Aus Ignoranz oder Süffisanz haben die Amerikaner seit Beginn ihrer Intervention im Irak eine beträchtliche Anzahl von Dummheiten begangen (eine davon, von der wenig geredet wird, ist die totale Liberalisierung der lokalen Wirtschaft). Doch dieses Mal scheint mir ihre Geste absichtlich und wohl überlegt. Ich glaube nicht, dass die USA den irakischen Bürgerkrieg wirklich beenden wollen. Wenn sie es wollten, hätten sie schon lange den Stadtteil Sadr City von Bagdad besetzen müssen, das Hauptquartier der schiitischen Todesschwadrone. Sie hätten Moqtada Sadr verhaftet und vor allem hätten sie nicht ihre Einwilligung zu dieser morbiden Farce gegeben, welche vor allem den Hass der sunnitischen Welt auf die Schiiten geschürt hat.

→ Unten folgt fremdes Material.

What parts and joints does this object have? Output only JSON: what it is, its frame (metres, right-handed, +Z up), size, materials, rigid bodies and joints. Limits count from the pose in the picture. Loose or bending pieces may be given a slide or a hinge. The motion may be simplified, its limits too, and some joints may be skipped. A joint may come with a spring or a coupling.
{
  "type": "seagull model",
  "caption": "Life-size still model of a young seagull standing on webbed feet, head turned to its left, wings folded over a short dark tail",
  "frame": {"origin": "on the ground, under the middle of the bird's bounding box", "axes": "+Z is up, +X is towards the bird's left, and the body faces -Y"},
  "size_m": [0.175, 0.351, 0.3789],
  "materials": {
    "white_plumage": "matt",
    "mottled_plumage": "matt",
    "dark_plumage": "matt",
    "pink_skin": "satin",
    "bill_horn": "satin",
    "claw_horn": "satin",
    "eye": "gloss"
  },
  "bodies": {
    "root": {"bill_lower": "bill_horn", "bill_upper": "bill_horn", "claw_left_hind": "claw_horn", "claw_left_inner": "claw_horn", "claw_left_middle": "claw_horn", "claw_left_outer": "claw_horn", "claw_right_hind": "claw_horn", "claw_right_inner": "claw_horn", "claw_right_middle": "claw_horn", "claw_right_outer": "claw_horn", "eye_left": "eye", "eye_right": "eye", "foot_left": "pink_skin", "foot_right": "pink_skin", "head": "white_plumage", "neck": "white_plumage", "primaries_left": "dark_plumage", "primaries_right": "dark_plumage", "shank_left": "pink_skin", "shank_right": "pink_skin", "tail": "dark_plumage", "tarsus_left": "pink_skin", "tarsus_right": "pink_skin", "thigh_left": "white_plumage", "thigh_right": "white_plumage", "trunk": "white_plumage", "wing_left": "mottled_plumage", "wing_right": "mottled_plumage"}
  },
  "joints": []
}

«Tod den USA, Tod Israel», brüllten wir üblich die Demonstranten, welche die Hinrichtung Saddams denunzierten. Neu daran war, dass einige auch «Tod den Schiiten» schrien und manchmal sogar «Tod dem Iran». Dorthin führen die wirklichen Herren des Irak die «arabische Strasse». Eine neue Fitna , die grosse Zwietracht zwischen Sunniten und Schiiten. Eine Auseinandersetzung, die auf die Nachbarländer übergreifen und im gesamten Nahen Osten zu einem Chaos führen könnte mit alldem, was dies an «ethnischer und religiöser Säuberung» bedeutet.
Warum akzeptieren die Amerikaner den Bürgerkrieg zwischen Irakern, nachdem sie deren Land «befreit» haben? Um sich in Deckung zu bringen und die Schläge zu zählen, um die sunnitischen Länder der Region zu zwingen, sich mit dem Iran anzulegen (eine Art Neuauflage des Krieges von 1980 oder des doppelten Containement der 1990er Jahre).
In jedem Fall wird es viel Unterscheidungsvermögen und kühle Köpfe brauchen, um nicht in die Falle zu tappen und Schiiten und Sunniten aufzurufen, sich zu vertragen. «Die Fitna schlummert in jedem von euch. Verdammt sei jener, der sie weckt», sagte unser Prophet. Alle sollten über diesen Satz nachdenken, vor allem die Sunniten, die, wo auch immer sie sind, nur noch davon träumen, Schiiten umzulegen. Und die vielleicht, wer weiss, eine sinnlose, revanchistische Genugtuung empfinden werden, wenn eines Tages Bomben auf den Iran fallen.